Feeling your feelings requires patience:  a willingness to wait, see and attune. Like a fisherwoman who throws her line into the lake and waits, we need to be willing to be with ourselves in a way that’s conscious and still, and to sense into our experience. Feeling literacy requires mindfulness, diligence and openness to the world of feelings within us. It means identifying and verbalizing these feelings both to ourselves and others.

Feelings Deepen Intimacy

Why bother becoming feeling literate? Because in a relationship, developing feeling literacy helps us know ourselves and our needs better. It directs us to bring attention to our own experience.

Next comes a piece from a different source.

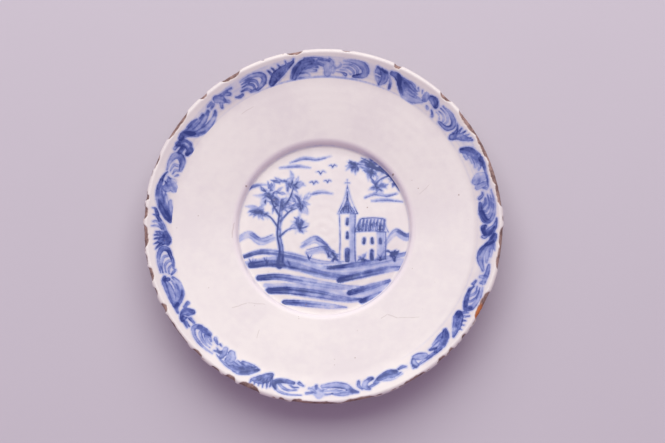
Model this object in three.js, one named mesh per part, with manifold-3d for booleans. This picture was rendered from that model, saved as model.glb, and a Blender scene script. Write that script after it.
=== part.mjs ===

This is healing in and of itself. But it also helps us communicate who we are more honestly with our partners. Honest, vulnerable communication in relationships increases our chances of connecting.

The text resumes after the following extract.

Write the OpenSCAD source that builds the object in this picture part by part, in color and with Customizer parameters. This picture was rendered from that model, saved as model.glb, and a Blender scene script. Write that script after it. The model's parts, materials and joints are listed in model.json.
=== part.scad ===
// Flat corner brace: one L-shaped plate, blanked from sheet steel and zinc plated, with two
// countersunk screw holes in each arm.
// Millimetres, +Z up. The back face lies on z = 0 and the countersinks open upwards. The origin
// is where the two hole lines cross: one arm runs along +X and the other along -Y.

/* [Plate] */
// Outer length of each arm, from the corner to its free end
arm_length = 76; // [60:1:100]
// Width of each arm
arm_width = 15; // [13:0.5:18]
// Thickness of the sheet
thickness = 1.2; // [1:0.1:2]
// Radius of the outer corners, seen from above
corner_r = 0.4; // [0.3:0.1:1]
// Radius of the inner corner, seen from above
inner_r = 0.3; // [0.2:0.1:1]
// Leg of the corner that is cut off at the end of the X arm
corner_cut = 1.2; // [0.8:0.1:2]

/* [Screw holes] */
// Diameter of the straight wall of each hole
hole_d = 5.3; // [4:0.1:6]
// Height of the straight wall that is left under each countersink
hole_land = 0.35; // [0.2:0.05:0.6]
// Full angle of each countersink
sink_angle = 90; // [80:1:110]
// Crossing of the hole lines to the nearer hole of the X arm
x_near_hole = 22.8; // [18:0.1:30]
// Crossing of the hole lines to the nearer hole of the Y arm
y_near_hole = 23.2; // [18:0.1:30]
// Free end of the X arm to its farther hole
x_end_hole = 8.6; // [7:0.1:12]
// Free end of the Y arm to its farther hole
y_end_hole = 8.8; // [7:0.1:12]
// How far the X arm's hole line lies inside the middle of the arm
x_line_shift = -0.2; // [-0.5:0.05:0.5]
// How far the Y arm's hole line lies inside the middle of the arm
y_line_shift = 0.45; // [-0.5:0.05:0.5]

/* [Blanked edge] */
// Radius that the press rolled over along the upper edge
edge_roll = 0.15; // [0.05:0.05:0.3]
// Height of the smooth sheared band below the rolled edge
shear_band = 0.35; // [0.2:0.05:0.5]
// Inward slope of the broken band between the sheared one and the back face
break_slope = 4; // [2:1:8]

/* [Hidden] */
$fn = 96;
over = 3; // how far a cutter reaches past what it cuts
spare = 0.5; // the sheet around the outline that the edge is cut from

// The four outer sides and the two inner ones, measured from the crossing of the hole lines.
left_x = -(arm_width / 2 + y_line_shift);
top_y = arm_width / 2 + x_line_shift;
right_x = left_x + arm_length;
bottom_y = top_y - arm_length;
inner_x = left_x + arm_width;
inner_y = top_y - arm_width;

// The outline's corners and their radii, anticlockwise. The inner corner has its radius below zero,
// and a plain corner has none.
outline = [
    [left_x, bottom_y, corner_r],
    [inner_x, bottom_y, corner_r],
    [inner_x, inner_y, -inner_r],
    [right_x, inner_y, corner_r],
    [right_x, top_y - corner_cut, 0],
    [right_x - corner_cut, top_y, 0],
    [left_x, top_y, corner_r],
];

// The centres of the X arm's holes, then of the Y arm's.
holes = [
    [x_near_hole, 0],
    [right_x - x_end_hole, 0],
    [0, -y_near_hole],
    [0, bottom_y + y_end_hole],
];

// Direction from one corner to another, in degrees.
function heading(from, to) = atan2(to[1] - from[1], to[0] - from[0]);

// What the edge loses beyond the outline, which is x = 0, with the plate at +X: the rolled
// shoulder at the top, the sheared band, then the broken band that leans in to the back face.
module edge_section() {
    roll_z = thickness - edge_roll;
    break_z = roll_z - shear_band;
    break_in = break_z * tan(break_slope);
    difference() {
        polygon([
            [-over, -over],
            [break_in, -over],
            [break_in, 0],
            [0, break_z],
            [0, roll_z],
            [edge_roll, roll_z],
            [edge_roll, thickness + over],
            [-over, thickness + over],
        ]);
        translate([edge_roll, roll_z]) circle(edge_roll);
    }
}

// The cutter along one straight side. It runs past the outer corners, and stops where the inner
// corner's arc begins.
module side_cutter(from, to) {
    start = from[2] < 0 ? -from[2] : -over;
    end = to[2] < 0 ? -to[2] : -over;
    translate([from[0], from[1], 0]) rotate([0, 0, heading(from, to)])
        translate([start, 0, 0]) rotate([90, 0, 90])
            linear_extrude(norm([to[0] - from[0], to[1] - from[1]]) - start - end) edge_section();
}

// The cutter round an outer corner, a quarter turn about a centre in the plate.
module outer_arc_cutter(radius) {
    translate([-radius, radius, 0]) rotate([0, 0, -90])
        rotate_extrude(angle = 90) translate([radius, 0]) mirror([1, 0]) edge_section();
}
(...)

Without this type of communication, our feelings lose their power to heal, reveal and guide. We don’t know aspects of our inner emotional life and so we can’t benefit from the important information they contain. We’re more likely to get confused about our own needs, boundaries, and fears. It’s harder to convey our limits and desires clearly and directly.

We can’t know ourselves if we don’t know our feelings. And we can’t share ourselves authentically if we don’t know ourselves.

Deepening Your Humanity

Becoming “feeling literate” is way of deepening your humanity. Often, this means spending time developing a nuanced awareness of your feelings, matching the words up with the felt experience of emotions in your body, learning to pick up on the subtle differences between feelings. Am I angry or irritable? Worried or afraid? Ashamed or embarrassed? We need to learn to thaw out the emotional experiences we were once shamed for. We need to access the raw intelligence that’s in all of our feelings. When we can increase our feeling literacy, the emotional spectrum of our lives  broadens.